##### TASK INPUT #####
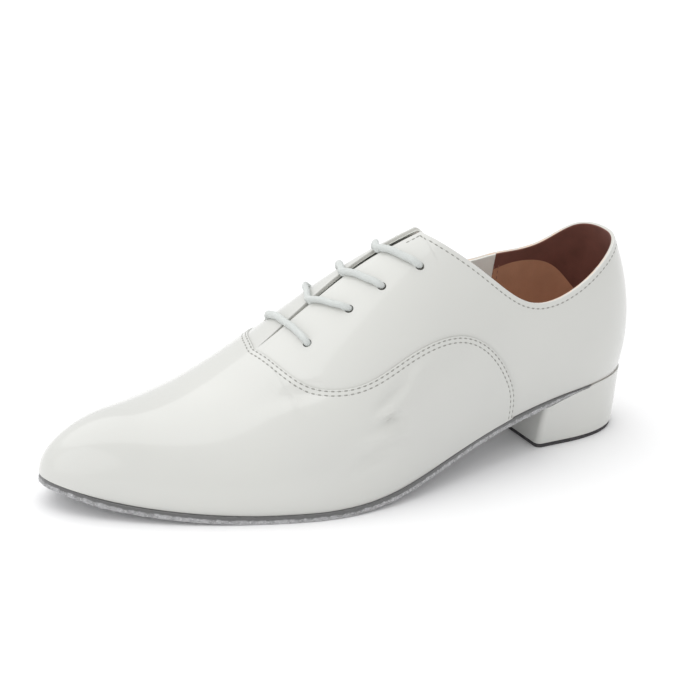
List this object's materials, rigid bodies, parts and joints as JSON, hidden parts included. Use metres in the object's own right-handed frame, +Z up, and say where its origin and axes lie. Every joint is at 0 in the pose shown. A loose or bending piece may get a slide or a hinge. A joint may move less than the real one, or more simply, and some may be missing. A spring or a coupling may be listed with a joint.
{
  "type": "ballroom dance shoe",
  "caption": "Left low-heeled lace-up dance shoe: hollow patent upper over a tongue, thin suede sole that tapers over the heel seat, insole, covered heel and top piece.",
  "frame": {"origin": "centre of the bounding box's bottom face, on the floor that the shoe stands on", "axes": "+X towards the back of the heel, -X towards the toe, -Y towards the outer side of the foot, +Z up"},
  "size_m": [0.2904, 0.1042, 0.1076],
  "materials": {
    "patent": "white patent, glossy",
    "tongue": "soft off-white, satin",
    "insole": "tan lining leather, matte",
    "suede": "grey suede, napped",
    "heel_cover": "white patent covering, glossy",
    "top_piece": "dark grey, matte",
    "lace": "waxed round cord, matte"
  },
  "bodies": {
    "root": {"upper": "patent", "tongue": "tongue", "insole": "insole", "outsole": "suede", "heel": "heel_cover", "heel_top_piece": "top_piece", "lace_bar_1": "lace", "lace_bar_2": "lace", "lace_bar_3": "lace", "lace_bar_4": "lace"}
  },
  "joints": []
}
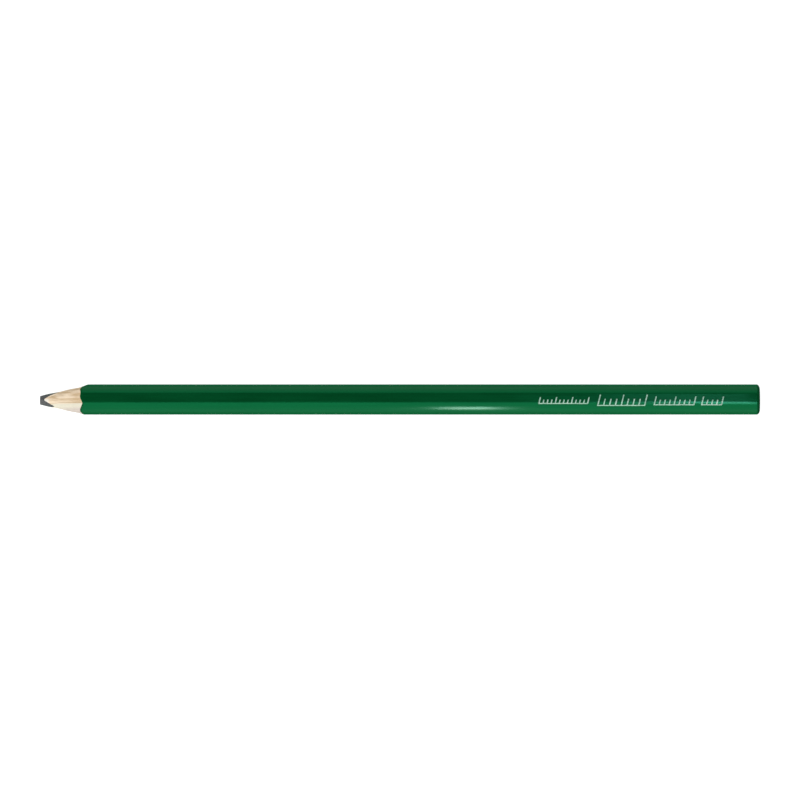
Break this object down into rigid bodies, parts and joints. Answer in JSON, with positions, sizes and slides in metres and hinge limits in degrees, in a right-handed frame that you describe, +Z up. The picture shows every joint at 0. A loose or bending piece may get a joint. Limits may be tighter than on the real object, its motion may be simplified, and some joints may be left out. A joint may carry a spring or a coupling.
{
  "type": "carpenter pencil",
  "caption": "Flattened oval carpenter's pencil lying on its broad flat: wooden slats glued round a wide rectangular lead, green lacquer, sealed end and foil ticks",
  "frame": {"origin": "on the ground under the middle of the pencil's length, width and flat", "axes": "X along the pencil with the tip towards -X and the sealed end towards +X, Y across its width, Z up through its thickness"},
  "size_m": [0.24, 0.0102, 0.007],
  "materials": {
    "bare_wood": "matte",
    "graphite": "satin",
    "glue": "matte",
    "green_lacquer": "gloss",
    "pale_foil": "satin"
  },
  "bodies": {
    "root": {"slat_upper": "bare_wood", "slat_lower": "bare_wood", "lead_core": "graphite", "glue_line_rear": "glue", "glue_line_front": "glue", "lacquer_coat": "green_lacquer", "end_dip": "green_lacquer", "foil_scale_fine": "pale_foil", "foil_scale_coarse": "pale_foil", "foil_scale_middle": "pale_foil", "foil_scale_short": "pale_foil"}
  },
  "joints": []
}
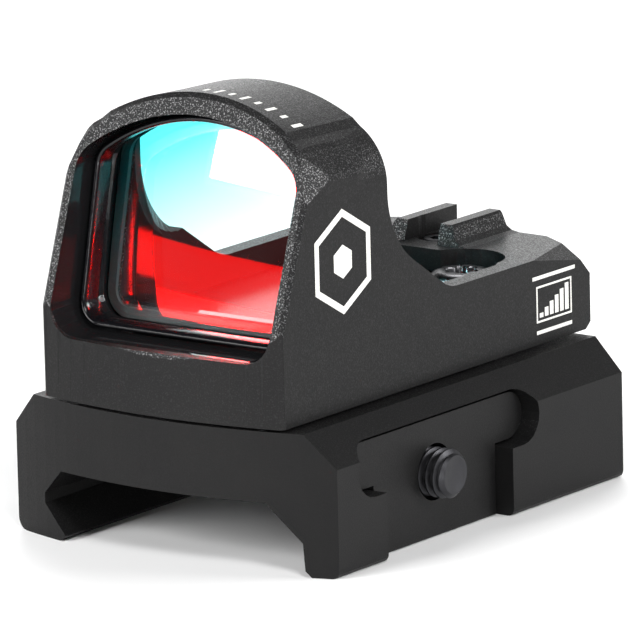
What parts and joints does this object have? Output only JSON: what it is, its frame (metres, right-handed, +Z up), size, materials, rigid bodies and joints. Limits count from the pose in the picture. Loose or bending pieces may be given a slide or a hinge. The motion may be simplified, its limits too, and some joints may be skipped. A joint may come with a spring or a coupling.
{
  "type": "red dot sight",
  "caption": "Miniature open red dot sight: arched lens hood and low rear deck, with a side battery drawer and push buttons, bolted to a low clamp mount for an accessory rail.",
  "frame": {"origin": "centre of the rail seat, the flat roof of the groove in the mount's underside", "axes": "+Z up, away from the rail. -Y towards the target, so the lens faces -Y and the deck is at +Y. +X to the side with the clamp plate and the bolt's threaded end"},
  "size_m": [0.0321, 0.0435, 0.036],
  "materials": {
    "mount_aluminium": "matte black hard anodised",
    "housing_aluminium": "matte black hard anodised, fine blasted",
    "black_steel": "dark phosphated",
    "screw_steel": "satin",
    "bezel_black": "gloss black",
    "lens_coated": "polished, red-reflecting coating",
    "seal_rubber": "matte",
    "button_rubber": "matte",
    "cell_steel": "satin nickel",
    "contact_brass": "satin",
    "board_green": "solder mask",
    "part_black": "matte moulded",
    "print_white": "matte laser print"
  },
  "bodies": {
    "housing": {"rail_mount": "mount_aluminium", "sight_body": "housing_aluminium", "lens_bezel": "bezel_black", "lens_front_element": "lens_coated", "lens_rear_element": "lens_coated", "lens_gasket": "seal_rubber", "bottom_cover": "housing_aluminium", "cover_gasket": "seal_rubber", "cover_screw_1": "screw_steel", "cover_screw_2": "screw_steel", "cover_screw_3": "screw_steel", "cover_screw_4": "screw_steel", "mounting_screw_left": "screw_steel", "mounting_screw_right": "screw_steel", "locating_pin_left": "screw_steel", "locating_pin_right": "screw_steel", "battery_side_contact": "contact_brass", "battery_base_contact": "contact_brass", "circuit_board": "board_green", "control_chip": "part_black", "emitter_return_spring": "screw_steel", "brightness_switch_up": "part_black", "brightness_switch_down": "part_black"},
    "cross_bolt": {"clamp_screw": "black_steel", "clamp_screw_clip": "screw_steel"},
    "clamp_plate": {"clamp_plate": "mount_aluminium"},
    "battery_drawer": {"battery_drawer": "housing_aluminium", "battery_drawer_seal": "seal_rubber", "battery": "cell_steel"},
    "battery_drawer_screw": {"battery_drawer_screw": "black_steel"},
    "button_up": {"brightness_button_up": "button_rubber"},
    "button_down": {"brightness_button_down": "button_rubber"},
    "elevation_screw": {"elevation_screw": "black_steel"},
    "emitter_carriage": {"emitter_carriage": "part_black"},
    "emitter_slider": {"emitter_slider": "part_black", "emitter_led": "contact_brass", "emitter_window": "lens_coated"},
    "windage_screw": {"windage_screw": "black_steel"}
  },
  "joints": [
    {"name": "clamp_screw_turn", "type": "hinge", "parent": "housing", "child": "cross_bolt", "pos_m": [0, -0.00442, -0.00043], "axis": [-1, 0, 0], "range_deg": [0, 1080]},
    {"name": "clamp_plate_slide", "type": "slide", "parent": "housing", "child": "clamp_plate", "axis": [1, 0, 0], "range_m": [0, 0.0021]},
    {"name": "battery_drawer_slide", "type": "slide", "parent": "housing", "child": "battery_drawer", "axis": [-1, 0, 0], "range_m": [0, 0.018]},
    {"name": "battery_drawer_screw_turn", "type": "hinge", "parent": "battery_drawer", "child": "battery_drawer_screw", "pos_m": [-0.0118, -0.0172, 0.0084], "axis": [1, 0, 0], "range_deg": [0, 1080]},
    {"name": "button_up_press", "type": "slide", "parent": "housing", "child": "button_up", "axis": [1, 0, 0], "range_m": [0, 0.00035], "stiffness_N_per_m": 600},
    {"name": "button_down_press", "type": "slide", "parent": "housing", "child": "button_down", "axis": [1, 0, 0], "range_m": [0, 0.00035], "stiffness_N_per_m": 600},
    {"name": "elevation_screw_turn", "type": "hinge", "parent": "housing", "child": "elevation_screw", "pos_m": [0, 0.0164, 0.0125], "axis": [0, 0, 1], "range_deg": [-225, 225]},
    {"name": "emitter_rise", "type": "slide", "parent": "housing", "child": "emitter_carriage", "axis": [0, 0, 1], "range_m": [-0.00025, 0.00025]},
    {"name": "windage_screw_turn", "type": "hinge", "parent": "housing", "child": "windage_screw", "pos_m": [-0.0118, 0.0059, 0.00915], "axis": [1, 0, 0], "range_deg": [-180, 180]},
    {"name": "emitter_shift", "type": "slide", "parent": "emitter_carriage", "child": "emitter_slider", "axis": [1, 0, 0], "range_m": [-0.0002, 0.0002]}
  ],
  "couplings": [
    {"joint": "clamp_screw_turn", "follows": "clamp_plate_slide", "rad_per_m": 8975},
    {"joint": "elevation_screw_turn", "follows": "emitter_rise", "rad_per_m": 15700},
    {"joint": "windage_screw_turn", "follows": "emitter_shift", "rad_per_m": 15700}
  ]
}
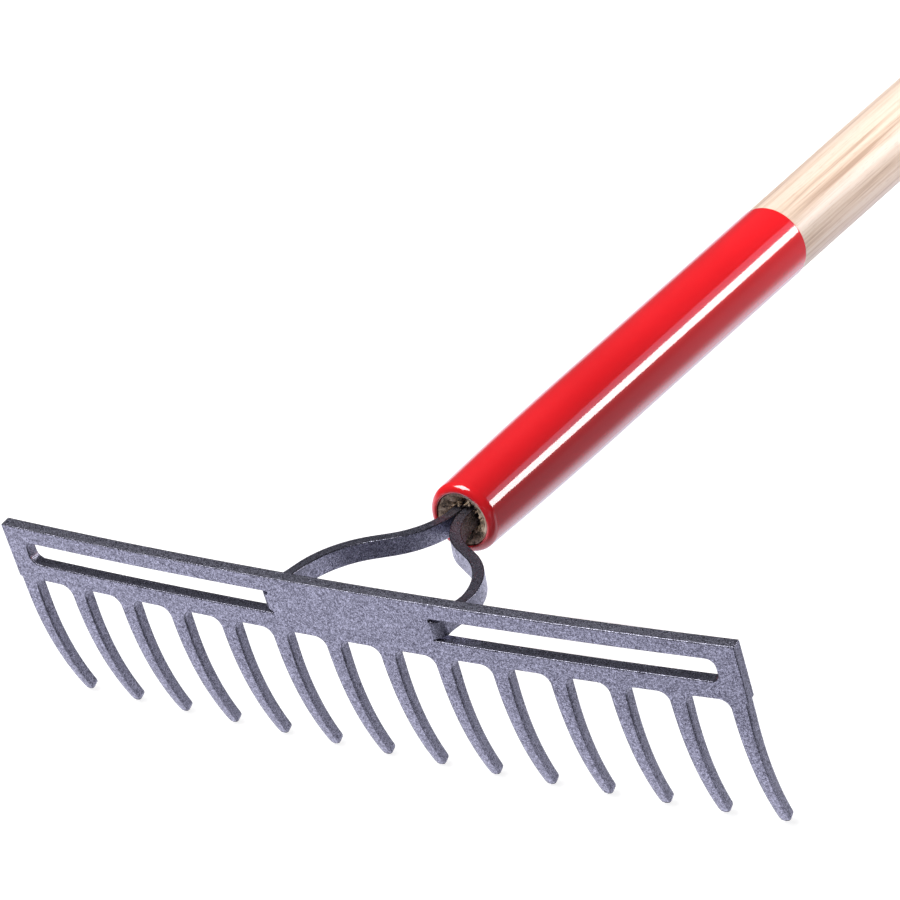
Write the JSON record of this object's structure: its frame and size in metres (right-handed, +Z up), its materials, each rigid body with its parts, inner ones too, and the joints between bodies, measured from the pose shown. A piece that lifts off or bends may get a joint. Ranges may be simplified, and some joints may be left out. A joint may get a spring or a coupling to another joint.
{
  "type": "bow rake",
  "caption": "Forged steel bow rake: a straight head with curved tines, two bow arms into a red steel ferrule, and a long wooden handle.",
  "frame": {"origin": "on the floor, under the middle of the rake's bounding box, with the rake lying on its tine tips and the butt of its handle", "axes": "+X along the head, +Y from the head towards the butt of the handle, +Z up"},
  "size_m": [0.3568, 1.6116, 0.0968],
  "materials": {
    "hammertone_steel": "grey hammertone coat, speckled, satin",
    "red_ferrule_paint": "gloss red enamel",
    "ash_wood": "clear-coated pale ash, satin",
    "pin_steel": "plain steel"
  },
  "bodies": {
    "root": {"head_plate": "hammertone_steel", "tine_01": "hammertone_steel", "tine_02": "hammertone_steel", "tine_03": "hammertone_steel", "tine_04": "hammertone_steel", "tine_05": "hammertone_steel", "tine_06": "hammertone_steel", "tine_07": "hammertone_steel", "tine_08": "hammertone_steel", "tine_09": "hammertone_steel", "tine_10": "hammertone_steel", "tine_11": "hammertone_steel", "tine_12": "hammertone_steel", "tine_13": "hammertone_steel", "tine_14": "hammertone_steel", "bow_left": "hammertone_steel", "bow_right": "hammertone_steel", "ferrule": "red_ferrule_paint", "handle": "ash_wood", "ferrule_pin": "pin_steel"}
  },
  "joints": []
}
#####
*EXERCISE AIM:*
Count the lines of these entries that hold the string "handed", and give only that number.

*RESPONSE FOR THIS EXERCISE:*
4